One of those things they all have is an inflationary money supply. There are no working examples otherwise. The thing that “Progressives” in the United States is they want to copy elements of working example countries, notably Nordic countries, for things like healthcare/criminal justice/taxation/social welfare, etc. Progressives aren’t asking to change everything, they just want to import what the evidence says are superior methods in specific areas of governance.
Do you know of a working example where this has been tried? Because messing with the money supply has enormous risks, we already know the economic system has flaws that will cause it to periodically collapse.

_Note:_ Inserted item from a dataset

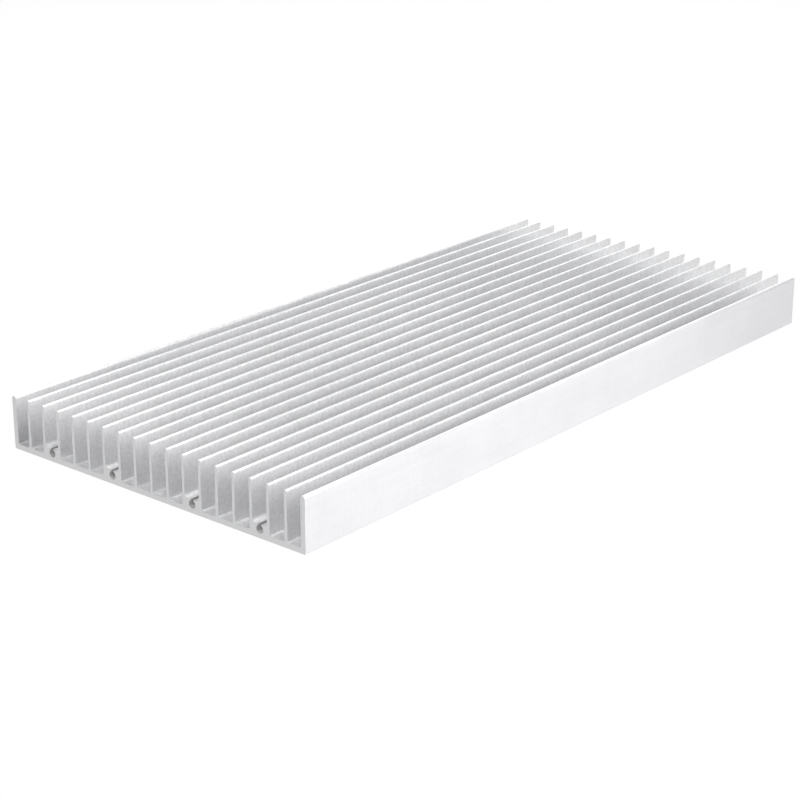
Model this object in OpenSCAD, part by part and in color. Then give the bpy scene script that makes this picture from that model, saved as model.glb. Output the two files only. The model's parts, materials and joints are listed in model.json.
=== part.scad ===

After reading your response, I notice that I made a mistake in my original post in terms of communicating my thoughts. This was originally written as part of a larger piece about the design of new currencies, in the gestalt of the current thriving cryptocurrency scene, and in that context it was clear that I was not advocating for reforming currently existing currencies along these lines, but rather presenting thoughts that designers of future, non-state-backed digital currencies should take into consideration—a space where experimentation without existing working examples is well-justified—however that context is not provided in this post, which can make it look like I am advocating reforms more extreme than I actually endorse.
I don’t think currency is a -unit- of value, in fact I don’t think such a thing can exist. Value for me means, “what would you be willing to give up to obtain something?” Value is subjective; a glass of water generally has close to zero value but if you’re stranded in the desert it will have an extremely high value.
And this way value can be created: I have lots of glasses of water in this desert, you have none. You give me your kingdom and I give you a glass and we both give up less value than we get.
This analysis neglects the concept of velocity. If there is a fixed amount of dollars but (for example) a collapse in the housing market causes velocity to plummet, then unexpected deflation will wreck more chaos on the economy than an inflation rate of 1-2%.
A currency with a fixed supply is not stable.